What is the equation of the normal line of #f(x)=(2+x)e^-x # at #x=0 #?

1 Answer
Nov 14, 2015

#y=x+2#

Explanation:

The normal line is perpendicular to the tangent line at a given point. Therefore, we must find the slope of the tangent when #x=0#, and to do that, we must find #f'(x)#.

We'll need to use the Product Rule.
#f'(x)=color(red)(d/(dx)[2+x])*e^-x+(2+x)*color(blue)(d/(dx)[e^-x]#

Before we continue, we have to know what the derivatives of these functions are.
#color(red)(d/(dx)[2+x]=1#

The next derivative requires use of the Chain Rule.
#color(blue)(d/(dx)[e^-x])=d/(dx)[-x]*e^-x=-1*e^-x=color(blue)(-e^-x#

Let's plug our derivatives back in.
#f'(x)=color(red)(1)*e^-x+(2+x)*color(blue)(-e^-x)#
#f'(x)=e^-x-(2+x)e^-x#

Factor out an #e^-x#.
#f'(x)=e^-x(1-(2+x))#
#f'(x)=e^-x(-x-1)#
#color(green)(f'(x)=frac(-x-1)(e^x)#

Now, we can compute #f'(0)# to find the slope of the tangent line at #x=0#.
#f'(0)=(-1)/(e^0)=(-1)/1=-1#

Now, since the normal line is perpendicular to the tangent line, its slope will be the opposite reciprocal of #-1#, which is #color(brown)(1)#.
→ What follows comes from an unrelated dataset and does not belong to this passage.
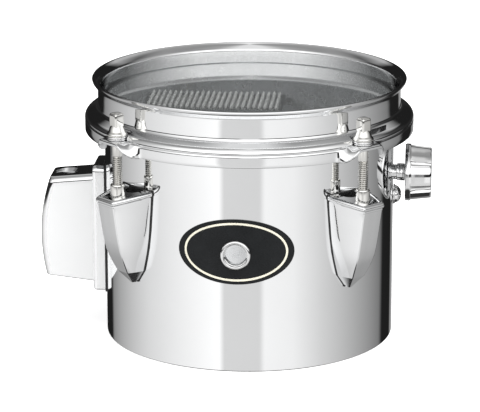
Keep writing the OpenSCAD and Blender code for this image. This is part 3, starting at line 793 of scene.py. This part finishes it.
def badge_plate():
    seg = 160
    angles = [360 * i / seg for i in range(seg)]
    rows = []
    for k, lift in [(1.0, -0.57), (1.0, -0.12), (0.994, -0.02), (0.985, 0.0)]:
        rows.append([on_badge(*ellipse(t, k), lift) for t in angles])
    # the face, from the rim in to the vent hole
    for f in (0.2, 0.4, 0.6, 0.8, 1.0):
        row = []
        for t in angles:
            ex, ez = ellipse(t, 0.985)
            hx, hz = 5.85 * math.cos(math.radians(t)), VENT_Z - BADGE_Z + 5.85 * math.sin(math.radians(t))
            row.append(on_badge(ex * (1 - f) + hx * f, ez * (1 - f) + hz * f, 0.0))
        rows.append(row)
    return loft(rows, cap=(False, False))


def border():
    """The badge's printed edge: one plain oval line."""
    return ribbon([ellipse(3 * i, 0.87) for i in range(121)], lambda q: 1.1)


def build_badge():
    plate = badge_plate()
    ob = join("vent_badge", [plate, border()], 30, enamel)
    ob.data.materials.append(cream)
    for p in ob.data.polygons:
        if p.index >= len(plate[1]):
            p.material_index = 1
    return stands_for(ob, "badge")


def build_grommet():
    inside = [(5.36, 73.35), (6.9, 73.35), (7.3, 73.5), (7.4, 73.8), (7.3, 74.15), (6.6, 74.2), (5.72, 74.2)]
    lip = [(5.72, 76.63), (7.5, 76.63), (7.68, 76.75), (7.73, 77.1), (7.66, 77.45), (7.4, 77.8)]
    mouth = [(7.05, 78.02), (6.7, 78.1), (6.35, 78.06), (6.1, 77.9), (5.95, 77.6), (5.9, 77.3), (5.72, 77.1)]
    mouth += [(5.5, 77.0), (5.38, 76.8)]
    turn = to_angle(VENT_ANGLE)
    geo = xf(lathe(inside + lip + mouth, 96, closed=True), lambda v: turn((v[2], v[0], v[1] + VENT_Z)))
    return stands_for(join("vent_ring", [geo], 32, chrome_trim), "vent_grommet")


build_shell()
build_hoop()
build_lugs()
build_bracket()
build_knob()
build_neck()
build_dome()
build_washers()
build_badge()
build_grommet()
for key in LUG_ANGLES:
    build_rod(key)
build_nuts()
build_film()
build_wires()


# ------------------------------------------------------------------ studio
AZ = math.radians(4.5)


def world():
    """A photo studio for chrome: which way each wall faces is set by azimuth, and its height by elevation."""
    w = bpy.data.worlds.new("studio")
    bpy.context.scene.world = w
    w.use_nodes = True
    nt = w.node_tree
    nt.nodes.clear()
    out = nt.nodes.new("ShaderNodeOutputWorld")
    bg = nt.nodes.new("ShaderNodeBackground")
    tc = nt.nodes.new("ShaderNodeTexCoord")
    sep = nt.nodes.new("ShaderNodeSeparateXYZ")
    rot = nt.nodes.new("ShaderNodeVectorRotate")
    rot.rotation_type = "Z_AXIS"
    rot.inputs["Angle"].default_value = -AZ
    nt.links.new(tc.outputs["Generated"], rot.inputs["Vector"])
    nt.links.new(rot.outputs[0], sep.inputs[0])

    def math_node(op, a, b=0.0):
        n = nt.nodes.new("ShaderNodeMath")
        n.operation = op
        for k, v in enumerate((a, b)):
            if isinstance(v, (int, float)):
                n.inputs[k].default_value = v
            else:
                nt.links.new(v, n.inputs[k])
        return n.outputs[0]

    # azimuth from the camera's side, positive towards the picture's right: -180..180 as 0..1
    az = math_node("ARCTAN2", sep.outputs["X"], math_node("MULTIPLY", sep.outputs["Y"], -1))
    azn = math_node("ADD", math_node("DIVIDE", az, 2 * math.pi), 0.5)
    el = math_node("DIVIDE", math_node("ARCSINE", sep.outputs["Z"]), math.pi)
    eln = math_node("ADD", el, 0.5)

    def lin(grey):
        """An 8-bit grey of the picture as scene-linear light."""
        v = grey / 255
        return v / 12.92 if v < 0.04045 else ((v + 0.055) / 1.055) ** 2.4

    def by_azimuth(stops):
        return ramp(nt, azn, [(d / 360 + 0.5, v) for d, v in stops])

    def mirrored(stops):
        """Stops for 0..180 degrees, repeated on the left."""
        return by_azimuth([(-d, v) for d, v in reversed(stops)] + stops)

    def between(d0, d1, up=True):
        """A mask that rises, or falls, between two elevations."""
        return ramp(nt, eln, [(d0 / 180 + 0.5, 0.0 if up else 1.0), (d1 / 180 + 0.5, 1.0 if up else 0.0)])

    # what the upright shell mirrors, from behind on the left round to behind on the right
    greys = [(-180, 235), (-176, 60), (-170, 28), (-146, 28), (-141, 132), (-128, 160), (-110, 186),
             (-88, 212), (-50, 238), (-24, 254), (-20, 210), (8, 208), (12, 240), (35, 234), (60, 205),
             (95, 165), (128, 118), (134, 30), (155, 28), (160, 140), (172, 160), (180, 235)]
    side = by_azimuth([(d, lin(g)) for d, g in greys])
    # a dark line at the horizon, open in front
    edge = by_azimuth([(-180, 0.02), (-8, 0.02), (-5, 0.6), (6, 0.6), (9, 0.02), (180, 0.02)])
    # above the horizon: black behind, bright in front
    back = mirrored([(40, 1.25), (80, 0.5), (115, 0.05), (140, 0.012), (180, 0.012)])
    # high behind: a lit wall
    rear = mirrored([(40, 1.25), (80, 0.5), (122, 0.1), (150, 0.42), (180, 0.42)])
    # overhead
    top = by_azimuth([(-180, 0.8), (-150, 0.3), (-90, 0.26), (-60, 0.34), (-25, 0.72), (18, 0.72), (50, 0.34),
                      (90, 0.26), (150, 0.3), (180, 0.8)])
    # the lit table, and straight below it the dark foot
    low = by_azimuth([(-180, 0.25), (-110, 0.35), (-60, 0.66), (50, 0.66), (110, 0.3), (180, 0.25)])
    foot = by_azimuth([(-180, 0.03), (180, 0.03)])

    def mix(f, a, b):
        n = nt.nodes.new("ShaderNodeMix")
        n.data_type = "RGBA"
        nt.links.new(f, n.inputs["Factor"])
        nt.links.new(a, n.inputs["A"])
        nt.links.new(b, n.inputs["B"])
        return n.outputs["Result"]

    col = mix(between(-9, -6), side, edge)
    col = mix(between(3, 7), col, back)
    col = mix(between(24, 31), col, rear)
    col = mix(between(42, 58), col, top)
    col = mix(between(-42, -28, False), col, low)
    col = mix(between(-62, -52, False), col, foot)
    nt.links.new(col, bg.inputs["Color"])
    bg.inputs["Strength"].default_value = 1.12
    nt.links.new(bg.outputs[0], out.inputs[0])


def floor():
    m, nt, b = nodes_of("pale_floor")
    nt.links.new(ramp(nt, noise(nt, 6), [(0.3, 0.93), (0.7, 0.96)]), b.inputs["Base Color"])
    b.inputs["Roughness"].default_value = 0.9
    b.inputs["Emission Color"].default_value = (1, 1, 1, 1)
    b.inputs["Emission Strength"].default_value = 0.72
    far, z = 4000, -0.05
    corners = [(-far, -far, z), (far, -far, z), (far, far, z), (-far, far, z)]
    ob = new_mesh("studio_floor", corners, [(0, 1, 2, 3)], mat=m)
    ob.visible_glossy = False


def key_light():
    light = bpy.data.lights.new("key", "AREA")
    light.energy = 24
    light.size = 1.2
    light.shape = "DISK"
    ob = bpy.data.objects.new("key", light)
    ob.location = (0.25, -0.35, 1.5)
    ob.rotation_euler = (Vector((0, 0, 0.05)) - ob.location).to_track_quat("-Z", "Y").to_euler()
    ob.visible_glossy = False
    bpy.context.scene.collection.objects.link(ob)


def camera():
    """The photo's camera: from a little to the right, looking down 15.8 degrees."""
    cam = bpy.data.cameras.new("camera")
    cam.lens = 204.8
    cam.sensor_width = 36
    cam.shift_x = -9.4 / 480
    cam.clip_end = 20
    ob = bpy.data.objects.new("camera", cam)
    ob.location = (0.1093, -1.3887, 0.4608)
    ob.rotation_euler = (math.pi / 2 - 0.2758, 0, AZ)
    bpy.context.scene.collection.objects.link(ob)
    bpy.context.scene.camera = ob


world()
floor()
key_light()
camera()
bpy.context.scene.view_settings.view_transform = "Standard"
bpy.context.scene.cycles.max_bounces = 10
bpy.context.scene.cycles.caustics_reflective = False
In order to write the equation of the normal line, we should use point-slope form: #y-y_1=m(x-x_1)#

The point through which the normal line passes can be obtained through finding #f(0)#, since that is the point on the original function where we have found the slope of the normal line will be equal to #color(brown)(1)#.

#f(0)=(2+0)e^-0=2e^0=2(1)=2#
We know that the normal line has slope #color(brown)(1)# and passes through the point #(0,2)#.

We can plug this all into point-slope form: #y-2=1(x-0)#
Simplified: #color(purple)(y=x+2#